Could you give the data below again, exactly and completely?
'''
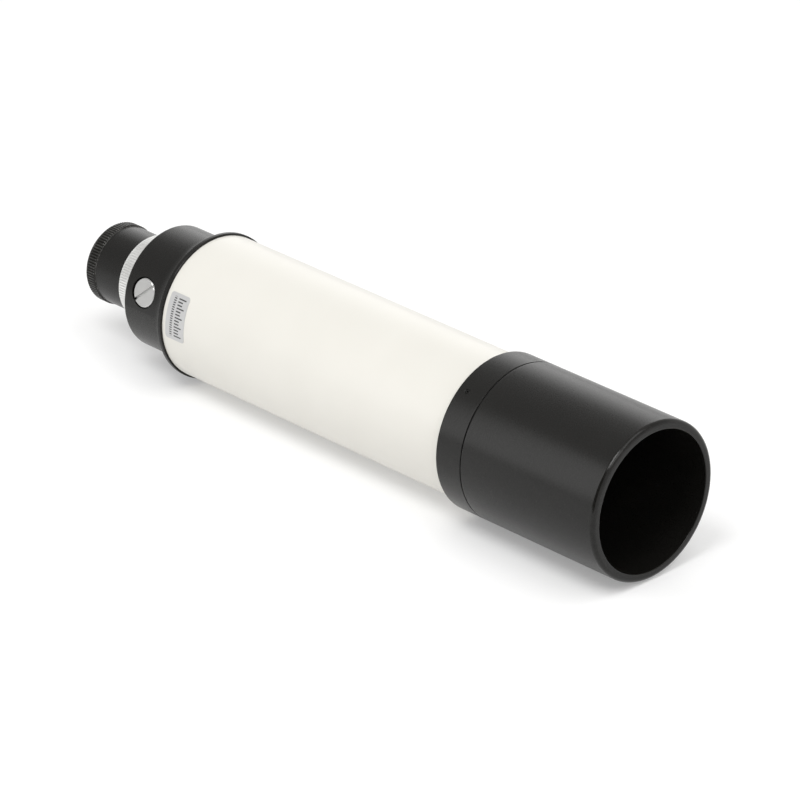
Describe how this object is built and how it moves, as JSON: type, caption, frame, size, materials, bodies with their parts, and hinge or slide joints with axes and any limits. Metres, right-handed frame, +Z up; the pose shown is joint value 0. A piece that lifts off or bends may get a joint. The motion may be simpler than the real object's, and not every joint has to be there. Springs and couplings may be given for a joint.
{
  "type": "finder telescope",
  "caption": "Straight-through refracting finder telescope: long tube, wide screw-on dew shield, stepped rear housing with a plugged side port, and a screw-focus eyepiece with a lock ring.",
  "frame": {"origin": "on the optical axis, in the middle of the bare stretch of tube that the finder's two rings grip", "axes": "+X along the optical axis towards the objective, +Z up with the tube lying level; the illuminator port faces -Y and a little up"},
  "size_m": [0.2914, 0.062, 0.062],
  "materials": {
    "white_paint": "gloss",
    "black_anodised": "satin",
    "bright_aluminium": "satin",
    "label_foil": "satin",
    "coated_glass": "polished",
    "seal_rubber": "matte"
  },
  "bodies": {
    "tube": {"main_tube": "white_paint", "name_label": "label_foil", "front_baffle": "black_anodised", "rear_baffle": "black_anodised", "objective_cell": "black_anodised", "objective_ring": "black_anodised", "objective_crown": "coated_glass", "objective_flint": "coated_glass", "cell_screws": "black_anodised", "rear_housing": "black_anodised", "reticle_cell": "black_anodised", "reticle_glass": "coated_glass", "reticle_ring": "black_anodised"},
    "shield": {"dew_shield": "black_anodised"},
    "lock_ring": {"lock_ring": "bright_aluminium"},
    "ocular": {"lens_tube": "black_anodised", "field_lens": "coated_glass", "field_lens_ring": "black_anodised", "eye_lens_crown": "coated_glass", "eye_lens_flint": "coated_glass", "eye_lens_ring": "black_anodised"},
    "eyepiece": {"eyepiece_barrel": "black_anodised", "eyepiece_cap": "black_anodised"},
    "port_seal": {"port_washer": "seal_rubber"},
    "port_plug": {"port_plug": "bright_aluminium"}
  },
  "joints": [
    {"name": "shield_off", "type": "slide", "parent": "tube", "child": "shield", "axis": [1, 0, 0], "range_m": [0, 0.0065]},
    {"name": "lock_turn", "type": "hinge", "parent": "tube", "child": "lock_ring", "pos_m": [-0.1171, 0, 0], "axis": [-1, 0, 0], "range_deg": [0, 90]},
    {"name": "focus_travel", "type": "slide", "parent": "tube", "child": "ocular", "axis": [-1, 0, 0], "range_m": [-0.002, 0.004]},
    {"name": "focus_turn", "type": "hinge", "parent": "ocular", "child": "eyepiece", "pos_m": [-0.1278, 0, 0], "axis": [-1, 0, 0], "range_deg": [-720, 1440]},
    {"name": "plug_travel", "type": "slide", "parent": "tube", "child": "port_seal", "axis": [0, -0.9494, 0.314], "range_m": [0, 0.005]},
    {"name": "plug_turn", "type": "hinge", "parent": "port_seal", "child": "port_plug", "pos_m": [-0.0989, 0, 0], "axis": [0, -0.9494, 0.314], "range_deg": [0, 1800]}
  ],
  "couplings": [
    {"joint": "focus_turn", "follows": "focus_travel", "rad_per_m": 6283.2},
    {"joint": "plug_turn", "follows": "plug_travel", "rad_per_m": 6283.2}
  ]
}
'''
» Result for this task
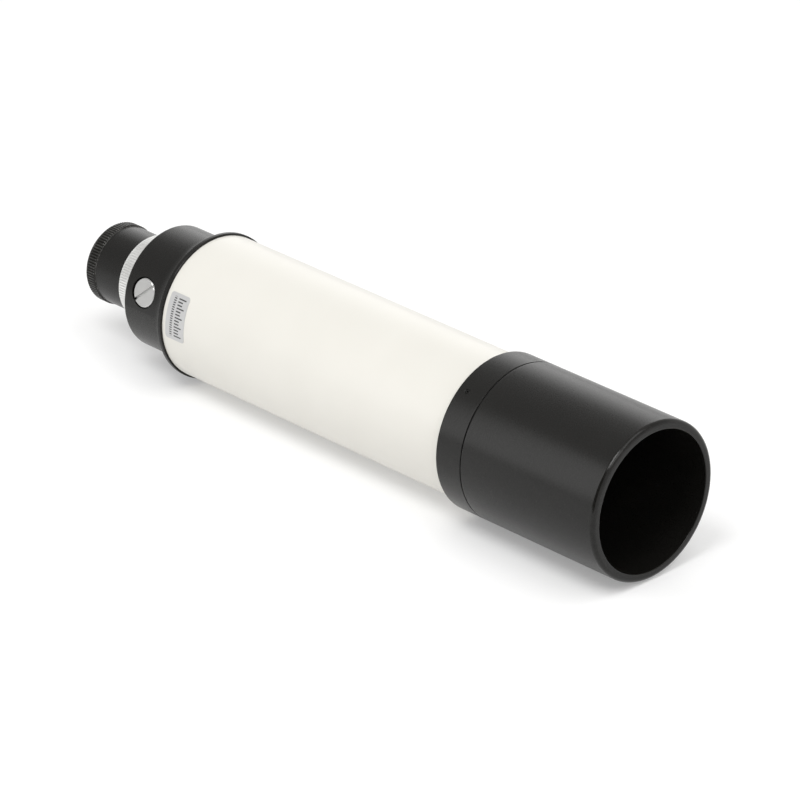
Describe how this object is built and how it moves, as JSON: type, caption, frame, size, materials, bodies with their parts, and hinge or slide joints with axes and any limits. Metres, right-handed frame, +Z up; the pose shown is joint value 0. A piece that lifts off or bends may get a joint. The motion may be simpler than the real object's, and not every joint has to be there. Springs and couplings may be given for a joint.
{
  "type": "finder telescope",
  "caption": "Straight-through refracting finder telescope: long tube, wide screw-on dew shield, stepped rear housing with a plugged side port, and a screw-focus eyepiece with a lock ring.",
  "frame": {"origin": "on the optical axis, in the middle of the bare stretch of tube that the finder's two rings grip", "axes": "+X along the optical axis towards the objective, +Z up with the tube lying level; the illuminator port faces -Y and a little up"},
  "size_m": [0.2914, 0.062, 0.062],
  "materials": {
    "white_paint": "gloss",
    "black_anodised": "satin",
    "bright_aluminium": "satin",
    "label_foil": "satin",
    "coated_glass": "polished",
    "seal_rubber": "matte"
  },
  "bodies": {
    "tube": {"main_tube": "white_paint", "name_label": "label_foil", "front_baffle": "black_anodised", "rear_baffle": "black_anodised", "objective_cell": "black_anodised", "objective_ring": "black_anodised", "objective_crown": "coated_glass", "objective_flint": "coated_glass", "cell_screws": "black_anodised", "rear_housing": "black_anodised", "reticle_cell": "black_anodised", "reticle_glass": "coated_glass", "reticle_ring": "black_anodised"},
    "shield": {"dew_shield": "black_anodised"},
    "lock_ring": {"lock_ring": "bright_aluminium"},
    "ocular": {"lens_tube": "black_anodised", "field_lens": "coated_glass", "field_lens_ring": "black_anodised", "eye_lens_crown": "coated_glass", "eye_lens_flint": "coated_glass", "eye_lens_ring": "black_anodised"},
    "eyepiece": {"eyepiece_barrel": "black_anodised", "eyepiece_cap": "black_anodised"},
    "port_seal": {"port_washer": "seal_rubber"},
    "port_plug": {"port_plug": "bright_aluminium"}
  },
  "joints": [
    {"name": "shield_off", "type": "slide", "parent": "tube", "child": "shield", "axis": [1, 0, 0], "range_m": [0, 0.0065]},
    {"name": "lock_turn", "type": "hinge", "parent": "tube", "child": "lock_ring", "pos_m": [-0.1171, 0, 0], "axis": [-1, 0, 0], "range_deg": [0, 90]},
    {"name": "focus_travel", "type": "slide", "parent": "tube", "child": "ocular", "axis": [-1, 0, 0], "range_m": [-0.002, 0.004]},
    {"name": "focus_turn", "type": "hinge", "parent": "ocular", "child": "eyepiece", "pos_m": [-0.1278, 0, 0], "axis": [-1, 0, 0], "range_deg": [-720, 1440]},
    {"name": "plug_travel", "type": "slide", "parent": "tube", "child": "port_seal", "axis": [0, -0.9494, 0.314], "range_m": [0, 0.005]},
    {"name": "plug_turn", "type": "hinge", "parent": "port_seal", "child": "port_plug", "pos_m": [-0.0989, 0, 0], "axis": [0, -0.9494, 0.314], "range_deg": [0, 1800]}
  ],
  "couplings": [
    {"joint": "focus_turn", "follows": "focus_travel", "rad_per_m": 6283.2},
    {"joint": "plug_turn", "follows": "plug_travel", "rad_per_m": 6283.2}
  ]
}